Born in 1944 in French Brittany, one of the areas of Europe where the ancient Celtic culture still thrives, Alan was interested in music, and in the history of his people, from an early age. He began studying piano when he was five, and four years later, he switched to the Celtic harp after his father built one with the aid of ancient accounts and drawings. “There had been no Celtic harpists since the 15th century,” Alan explains, “and my father wanted to make a revival of the instrument.
“When I left the piano for the harp, I began to practice with a classical harp teacher, and I mixed classical music with arrangements of traditional Celtic folk tunes. I soon became fascinated not only by them but by ethnocultural things which were linked with a way of seeing the world. I was interested, for example, in the history of the Celts and in their drawings and literature.
“And I wanted to interest the young, especially the young Breton, in this music. For they were despising it, making a joke of it. You see, the French had created a complex in the Breton mind so that they were ashamed of their own identity.
“Even at the time of the Kingdom of France, it was already a habit in French aristocracy and literature to consider the Breton a barbaric people, a kind of remain of prehistoric time, a bit like the Indian here. For example, there was a big struggle against the Breton language, to make the Breton ashamed of it. And our music was considered simplistic.
“These ideas persisted until recently. And the young people always wanted to show themselves to be in fashion, so it was even more ‘in’ for the young Breton to consider Celtic music remote than for the young Parisian, for the Parisian had nothing to prove, but the Breton did.”
Alan admits he used to look down on non-Celtic music in much the same way that others belittled his own.”During my childhood, everything that was not Celtic was barbaric for me. When you are young, you are passionate and tend to exaggerate. Before the rock revolution, I was interested in nothing but the music of my culture; what I heard on the radio seemed contrary to it.
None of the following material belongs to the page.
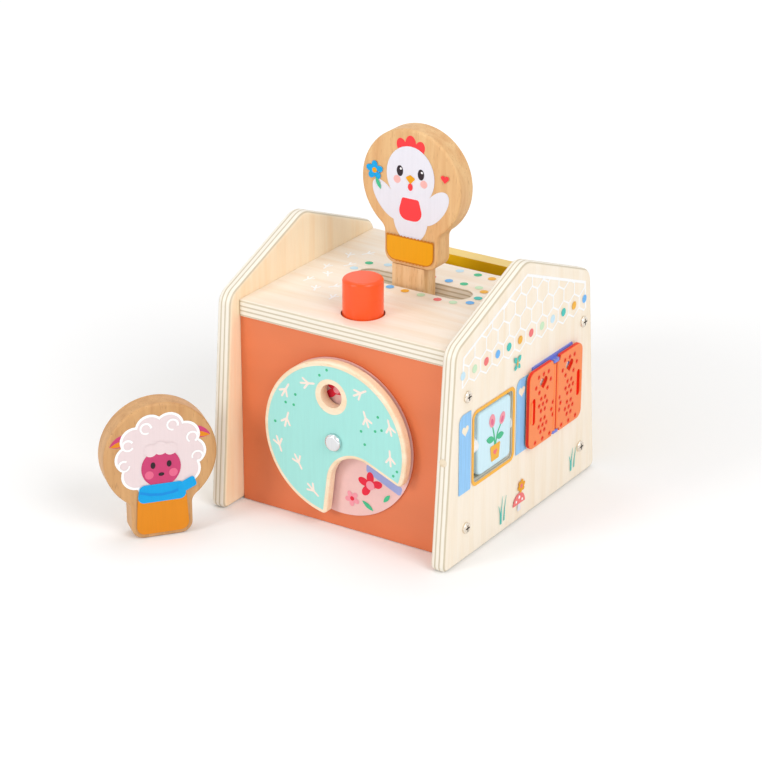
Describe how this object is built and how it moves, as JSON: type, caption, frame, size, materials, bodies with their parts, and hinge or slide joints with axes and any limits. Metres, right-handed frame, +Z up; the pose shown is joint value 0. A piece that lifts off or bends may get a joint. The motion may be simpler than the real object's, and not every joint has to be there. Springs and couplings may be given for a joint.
{
  "type": "pop up animal toy",
  "caption": "Gabled wooden play house with a push button that releases a sprung lifter, a flat figure in its roof slot, a turning disc, a flip tile and two small doors.",
  "frame": {"origin": "middle of the base panel's underside, on the floor", "axes": "+Z up, -Y towards the wall with the turning disc, +X towards the panel with the window and doors"},
  "size_m": [0.1837, 0.227, 0.2077],
  "materials": {
    "birch_plywood": "printed birch plywood, satin",
    "terracotta_plywood": "painted plywood, satin",
    "ochre_plywood": "painted plywood, satin",
    "mint_plywood": "printed plywood, satin",
    "printed_card": "printed laminate",
    "beech": "oiled beech",
    "painted_blank": "printed plywood, satin",
    "blue_tile_wood": "printed plywood, satin",
    "orange_plastic": "moulded, satin",
    "violet_plastic": "moulded, satin",
    "white_nylon": "moulded nylon",
    "orange_paint": "gloss paint on turned beech",
    "zinc_steel": "zinc plated",
    "chromed_steel": "polished",
    "spring_steel": "bright drawn wire"
  },
  "bodies": {
    "house": {"left_side_panel": "birch_plywood", "right_side_panel": "birch_plywood", "front_panel": "terracotta_plywood", "rear_panel": "ochre_plywood", "roof_deck": "birch_plywood", "base_panel": "birch_plywood", "storage_ledge": "beech", "left_panel_screws": "zinc_steel", "right_panel_screws": "zinc_steel", "picture_plate": "printed_card", "disc_washer": "white_nylon", "disc_axle": "chromed_steel", "axle_nut": "zinc_steel", "tile_axle": "zinc_steel", "axle_plug": "beech", "tile_spacers": "white_nylon", "door_frame": "violet_plastic", "door_picture": "printed_card", "door_pins": "zinc_steel", "button_guide": "beech", "button_spring": "spring_steel", "latch_bracket": "beech", "latch_pin": "zinc_steel", "guide_rods": "zinc_steel", "lift_springs": "spring_steel"},
    "disc": {"reveal_disc": "mint_plywood"},
    "tile": {"flip_tile": "blue_tile_wood"},
    "front_door": {"front_door_leaf": "orange_plastic"},
    "rear_door": {"rear_door_leaf": "orange_plastic"},
    "button": {"button_cap": "orange_paint", "button_flange": "beech", "button_stem": "beech"},
    "latch": {"latch_lever": "beech", "latch_weight": "zinc_steel"},
    "lifter": {"lifter_bar": "birch_plywood", "lifter_pad": "beech"},
    "raised_figure": {"popup_figure": "painted_blank"},
    "loose_figure": {"standing_figure": "painted_blank"}
  },
  "joints": [
    {"name": "disc_spin", "type": "hinge", "parent": "house", "child": "disc", "pos_m": [0, -0.068, 0.054], "axis": [0, 1, 0], "continuous": true},
    {"name": "tile_spin", "type": "hinge", "parent": "house", "child": "tile", "pos_m": [0.0705, -0.031, 0.0613], "axis": [0, 1, 0], "continuous": true},
    {"name": "front_door_hinge", "type": "hinge", "parent": "house", "child": "front_door", "pos_m": [0.0775, 0.0264, 0.063], "axis": [0, 0, 1], "range_deg": [0, 90]},
    {"name": "rear_door_hinge", "type": "hinge", "parent": "house", "child": "rear_door", "pos_m": [0.0775, 0.03, 0.063], "axis": [0, 0, -1], "range_deg": [0, 90]},
    {"name": "button_press", "type": "slide", "parent": "house", "child": "button", "axis": [0, 0, -1], "range_m": [0, 0.014], "stiffness_N_per_m": 120, "springref_m": -0.006, "deforming": ["button_spring"]},
    {"name": "latch_tilt", "type": "hinge", "parent": "house", "child": "latch", "pos_m": [0, 0.002, 0.014], "axis": [1, 0, 0], "range_deg": [0, 17.2]},
    {"name": "lifter_slide", "type": "slide", "parent": "house", "child": "lifter", "axis": [0, 0, -1], "range_m": [0, 0.066], "stiffness_N_per_m": 25, "springref_m": -0.08, "deforming": ["lift_springs"]},
    {"name": "raised_figure_lift", "type": "slide", "parent": "lifter", "child": "raised_figure", "axis": [0, 0, 1], "range_m": [0, 0.06]},
    {"name": "loose_figure_lift", "type": "slide", "parent": "house", "child": "loose_figure", "axis": [0, 0, 1], "range_m": [0, 0.06]}
  ],
  "couplings": [
    {"joint": "latch_tilt", "follows": "button_press", "rad_per_m": 21.4}
  ]
}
“Along came rock and radio songs became much closer to my kind of music. And at the moment, I felt that, some years later, it would be possible to interest young people in Celtic music.”
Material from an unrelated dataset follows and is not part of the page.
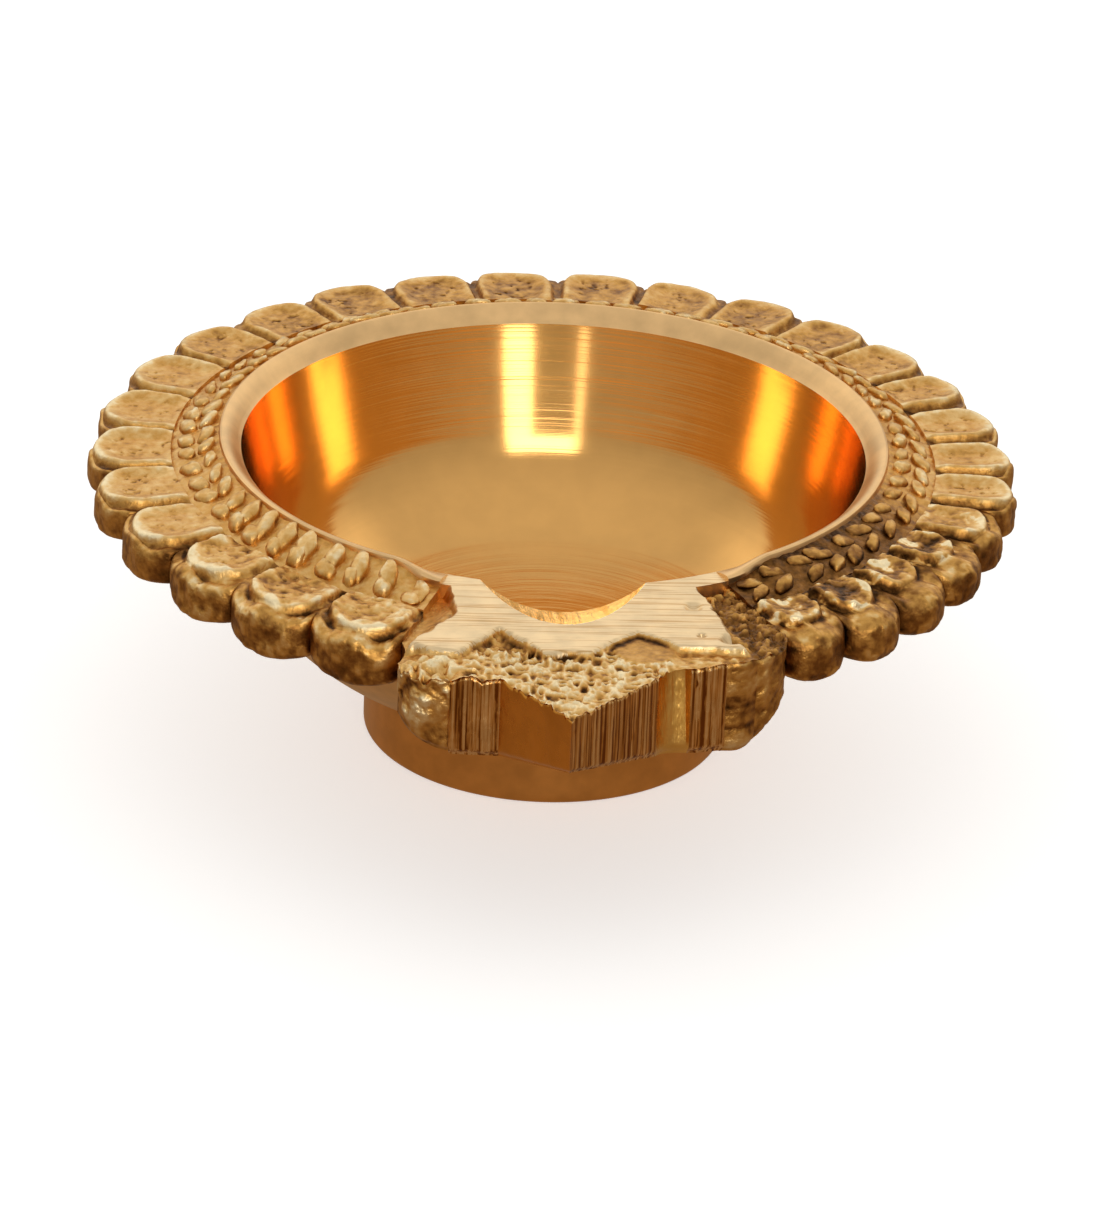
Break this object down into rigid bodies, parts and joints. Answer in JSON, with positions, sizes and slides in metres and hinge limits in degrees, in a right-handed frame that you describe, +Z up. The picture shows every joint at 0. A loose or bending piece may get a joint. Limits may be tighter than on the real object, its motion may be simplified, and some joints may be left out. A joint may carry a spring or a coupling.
{
  "type": "oil lamp",
  "caption": "Small cast brass oil lamp: turned shallow bowl on a plain foot, with a beaded petal rim and a pointed spout that carries the wick.",
  "frame": {"origin": "centre of the foot's flat underside, on the bowl's axis, at ground level", "axes": "+Z up along the bowl's axis, -Y along the spout, +X to the right of a viewer who faces the spout"},
  "size_m": [0.075, 0.084, 0.0257],
  "materials": {
    "turned_brass": "lathe turned and polished, with fine turning marks",
    "cast_brass": "sand cast and satin, filed flat at the spout"
  },
  "bodies": {
    "root": {"bowl": "turned_brass", "foot": "turned_brass", "mouth_lip": "turned_brass", "rim_flange": "cast_brass", "inner_bead_row": "cast_brass", "outer_bead_row": "cast_brass", "wick_spout": "cast_brass", "petal_01": "cast_brass", "petal_02": "cast_brass", "petal_03": "cast_brass", "petal_04": "cast_brass", "petal_05": "cast_brass", "petal_06": "cast_brass", "petal_07": "cast_brass", "petal_08": "cast_brass", "petal_09": "cast_brass", "petal_10": "cast_brass", "petal_11": "cast_brass", "petal_12": "cast_brass", "petal_13": "cast_brass", "petal_14": "cast_brass", "petal_15": "cast_brass", "petal_16": "cast_brass", "petal_17": "cast_brass", "petal_18": "cast_brass", "petal_19": "cast_brass", "petal_20": "cast_brass", "petal_21": "cast_brass", "petal_22": "cast_brass", "petal_23": "cast_brass", "petal_24": "cast_brass", "petal_25": "cast_brass", "petal_26": "cast_brass", "petal_27": "cast_brass"}
  },
  "joints": []
}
Through personal appearances and the European release of four albums in as many years, Alan has proven that he was right. He draws large crowds and rave reviews on the Continent, and his most recent LP, Chemins De Terre, was named best folk album of 1973 by Britain’s Melody Maker.
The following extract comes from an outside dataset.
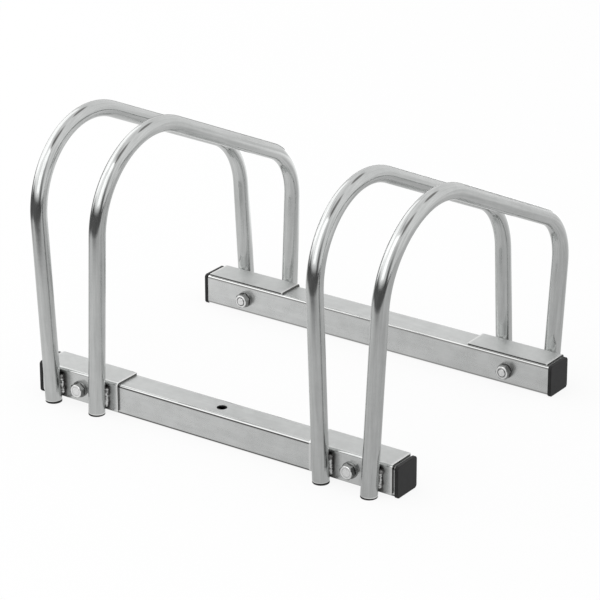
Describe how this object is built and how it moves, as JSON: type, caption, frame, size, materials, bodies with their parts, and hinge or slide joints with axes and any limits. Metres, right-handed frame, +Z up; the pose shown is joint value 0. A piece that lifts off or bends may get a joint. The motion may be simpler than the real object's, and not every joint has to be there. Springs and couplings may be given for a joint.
{
  "type": "floor bike rack",
  "caption": "Low floor stand for bicycle wheels: paired bent-tube hoops welded to angle brackets that bolt onto square rails with plastic caps.",
  "frame": {"origin": "on the floor, in the middle of the stand's footprint", "axes": "+Z up; +X along the rails, to the right of someone facing the tall ends of the hoops; +Y towards the low ends of the hoops"},
  "size_m": [0.41, 0.331, 0.2728],
  "materials": {
    "zinc_tube": "bright zinc plated round tube, satin with long draw lines",
    "zinc_rail": "bright zinc plated square tube, satin, faintly mottled",
    "zinc_bracket": "bright zinc plated bent sheet, satin, darker beside the welds",
    "weld_metal": "zinc plated weld bead, rippled",
    "zinc_fastener": "bright zinc plated bolts, nuts and washers",
    "black_cap": "black moulded polyethylene, fine satin texture",
    "black_plug": "black moulded polyethylene, smooth"
  },
  "bodies": {
    "root": {"bolt_front_left": "zinc_fastener", "bolt_front_right": "zinc_fastener", "bolt_rear_left": "zinc_fastener", "bolt_rear_right": "zinc_fastener", "bolt_washer_front_left": "zinc_fastener", "bolt_washer_front_right": "zinc_fastener", "bolt_washer_rear_left": "zinc_fastener", "bolt_washer_rear_right": "zinc_fastener", "bracket_front_left": "zinc_bracket", "bracket_front_right": "zinc_bracket", "bracket_rear_left": "zinc_bracket", "bracket_rear_right": "zinc_bracket", "foot_plug_front_left_inner": "black_plug", "foot_plug_front_left_outer": "black_plug", "foot_plug_front_right_inner": "black_plug", "foot_plug_front_right_outer": "black_plug", "foot_plug_rear_left_inner": "black_plug", "foot_plug_rear_left_outer": "black_plug", "foot_plug_rear_right_inner": "black_plug", "foot_plug_rear_right_outer": "black_plug", "front_rail": "zinc_rail", "hoop_left_inner": "zinc_tube", "hoop_left_outer": "zinc_tube", "hoop_right_inner": "zinc_tube", "hoop_right_outer": "zinc_tube", "nut_front_left": "zinc_fastener", "nut_front_right": "zinc_fastener", "nut_rear_left": "zinc_fastener", "nut_rear_right": "zinc_fastener", "nut_washer_front_left": "zinc_fastener", "nut_washer_front_right": "zinc_fastener", "nut_washer_rear_left": "zinc_fastener", "nut_washer_rear_right": "zinc_fastener", "rail_cap_front_left": "black_cap", "rail_cap_front_right": "black_cap", "rail_cap_rear_left": "black_cap", "rail_cap_rear_right": "black_cap", "rear_rail": "zinc_rail", "weld_beads_front_left": "weld_metal", "weld_beads_front_right": "weld_metal", "weld_beads_rear_left": "weld_metal", "weld_beads_rear_right": "weld_metal"}
  },
  "joints": []
}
“But you know, I thought I would have to be recognized abroad, especially in England, before the French would notice me,” he states. “And in fact, it was the other way around. When I sang in Paris and on the radio, it was a very important thing psychologically for the Breton. They were used to following what was coming from Paris. And just at that moment, they hear Breton music coming from there.”
Since those first days of Alan’s acceptance, his music has undergone considerable evolution. Back then, he performed mostly alone, and guitar, bass, and organ-playing friends joined him only for especially big gigs. Today, he works regularly with a group consisting of Michel Santangeli (drums), Pascal Stive (organ), Jacky Thomas, known as Blet (bass guitar), Dan Ar Bras (guitar), and Rene Werneer (fiddle). And now, besides his harp, Alan plays such instruments as the Scottish bagpipe, the bombarde (a Breton pipe), drums, and the Irish tin whistle.
In addition, the traditional music that once comprised Alan’s full repertoire currently fills only the first portion of his concerts. During the second half, an up-tempo beat is introduced and “Celtic rock” comes to the fore. “For the first part,” explains Alan, “I want the people to swim in a very special musical atmosphere that I present to them. I intend that this music be received passively and, in the second part, that the audience make a feast. Everybody making the feast and being joyful and dancing. Often people are taking the hands of others and dancing or running around the hall.
“But when we speak of ‘Celtic rock,’ it’s not speaking of a rock rhythm or underground songs or anything like this. What is rock in my music is the fact that it’s free. We are not in a frame, obliged to do the compositions in one way; the interpretation is free. So we use, for example, old and new instruments together. And we do the music as we love it and, if it appeals to the people, it’s a good thing, but not the first thing. So we’re linked by these ideas to rock music, more than by the rhythm.”